Write out the listing below again, precisely as it is given.

——————

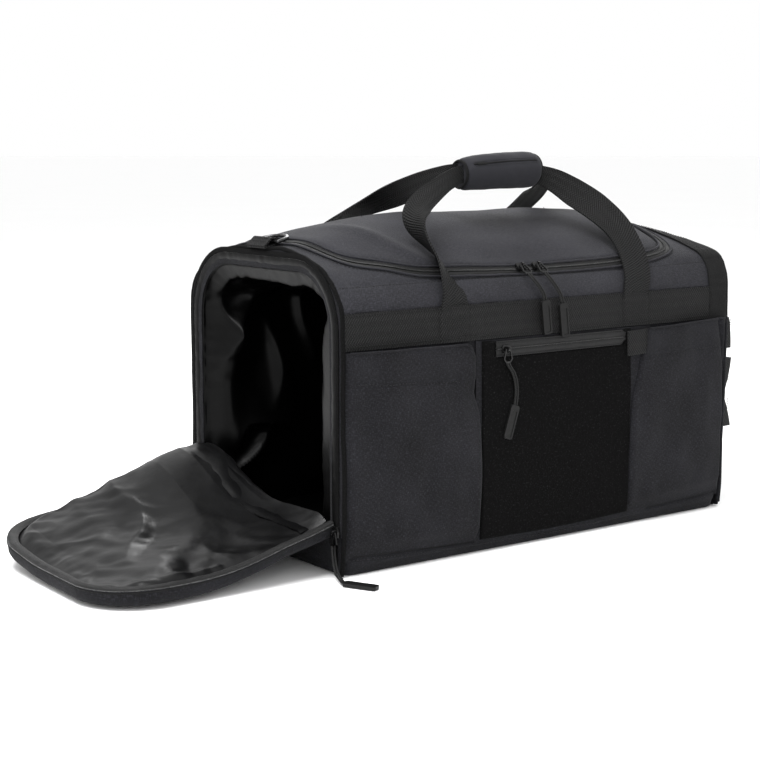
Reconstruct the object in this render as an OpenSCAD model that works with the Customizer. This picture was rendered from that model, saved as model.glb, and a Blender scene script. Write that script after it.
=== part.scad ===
// Soft-sided crew duffel with an end shoe compartment, shown with its end door dropped open.
// The origin is the middle of the base on the floor. +X points to the closed end with the
// webbing ladder, -X to the drop-down door, -Y to the front pockets and +Z up.

/* [Bag] */
// Length of the body between its two end faces
bag_length = 556; // [500:2:620]
// Width of the body from front to back
bag_width = 300; // [280:2:340]
// Height of the crown at mid-length
crown_height = 364; // [350:1:390]
// Height of the two end faces
end_height = 334; // [325:1:340]
// Radius of the long shoulders between the walls and the crown
shoulder_radius = 62; // [50:1:70]
// Thickness of a padded wall
wall = 4; // [3:0.5:5]
// Height of the wrapped-up edge of the base panel
base_edge = 18; // [12:1:24]

/* [Webbing] */
// Width of the main webbing
webbing_width = 38; // [30:1:40]
// Thickness of the main webbing
webbing_t = 2; // [1.5:0.1:2.2]
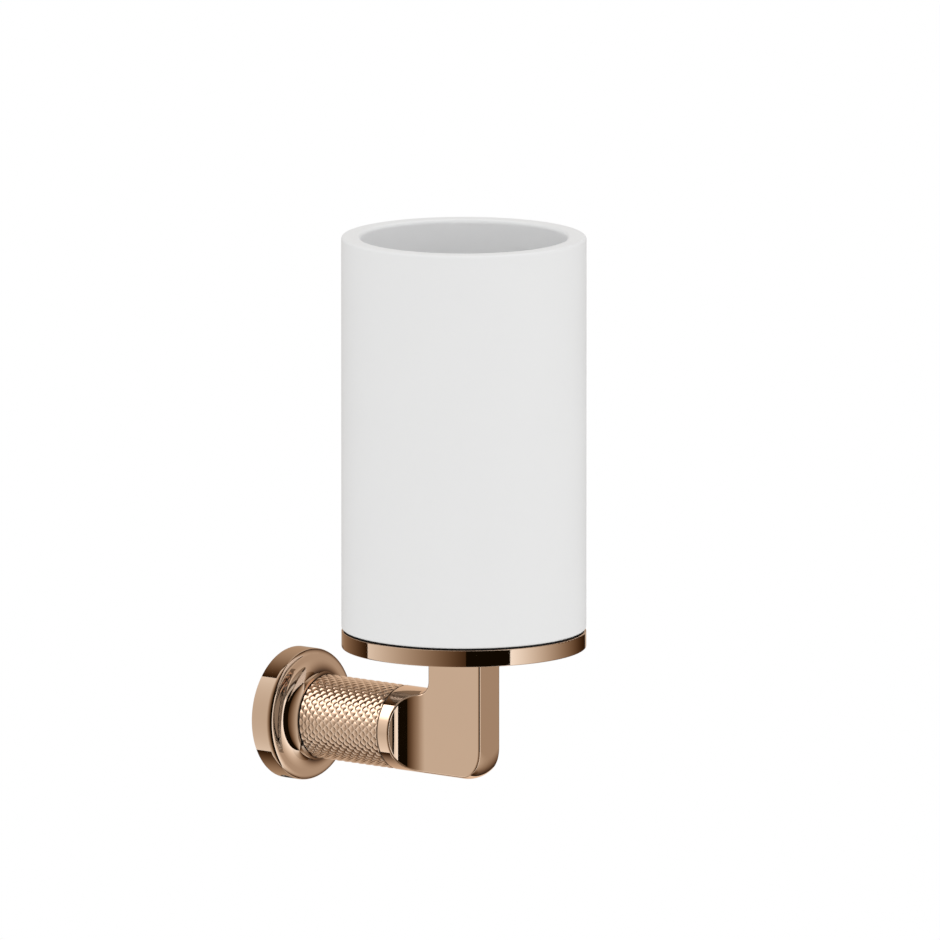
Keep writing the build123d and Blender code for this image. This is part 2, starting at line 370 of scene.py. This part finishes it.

——————

Complete output:
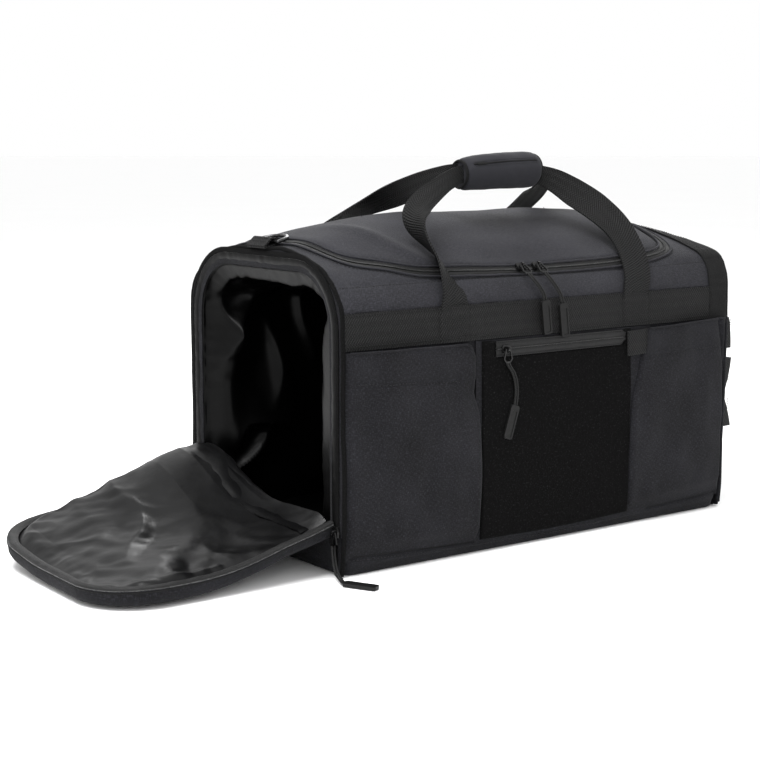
Reconstruct the object in this render as an OpenSCAD model that works with the Customizer. This picture was rendered from that model, saved as model.glb, and a Blender scene script. Write that script after it.
=== part.scad ===
// Soft-sided crew duffel with an end shoe compartment, shown with its end door dropped open.
// The origin is the middle of the base on the floor. +X points to the closed end with the
// webbing ladder, -X to the drop-down door, -Y to the front pockets and +Z up.

/* [Bag] */
// Length of the body between its two end faces
bag_length = 556; // [500:2:620]
// Width of the body from front to back
bag_width = 300; // [280:2:340]
// Height of the crown at mid-length
crown_height = 364; // [350:1:390]
// Height of the two end faces
end_height = 334; // [325:1:340]
// Radius of the long shoulders between the walls and the crown
shoulder_radius = 62; // [50:1:70]
// Thickness of a padded wall
wall = 4; // [3:0.5:5]
// Height of the wrapped-up edge of the base panel
base_edge = 18; // [12:1:24]

/* [Webbing] */
// Width of the main webbing
webbing_width = 38; // [30:1:40]
// Thickness of the main webbing
webbing_t = 2; // [1.5:0.1:2.2]
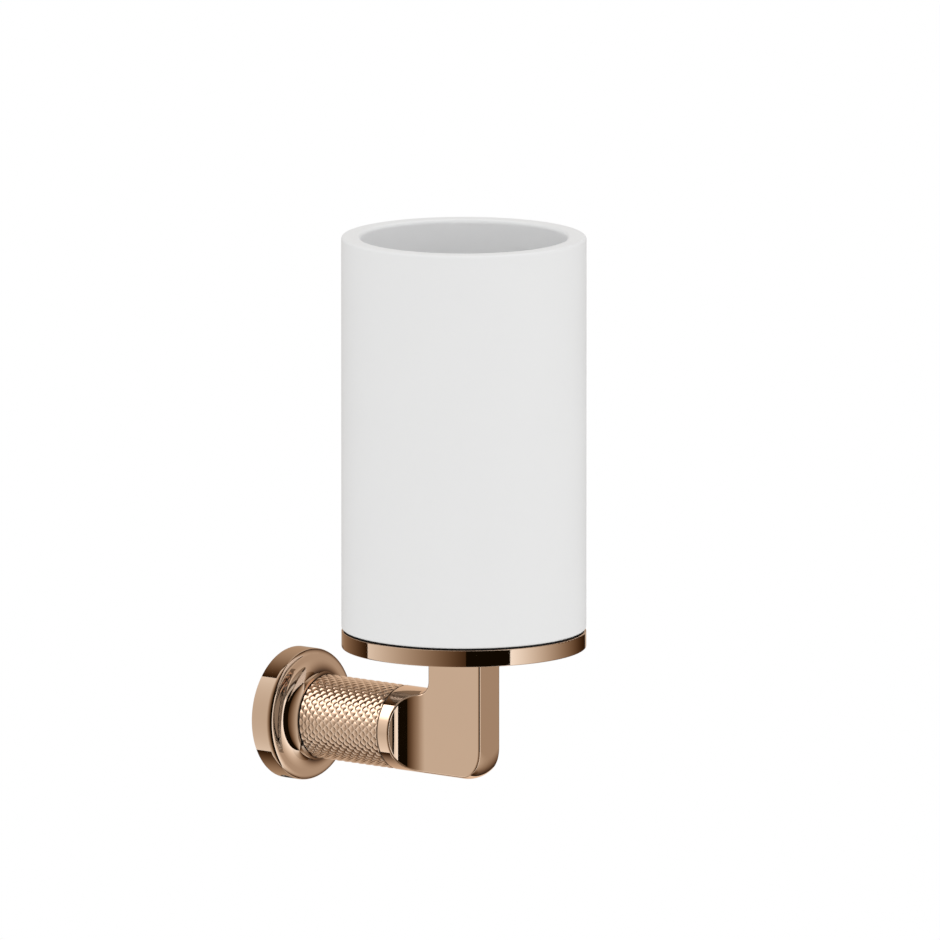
Keep writing the build123d and Blender code for this image. This is part 2, starting at line 370 of scene.py. This part finishes it.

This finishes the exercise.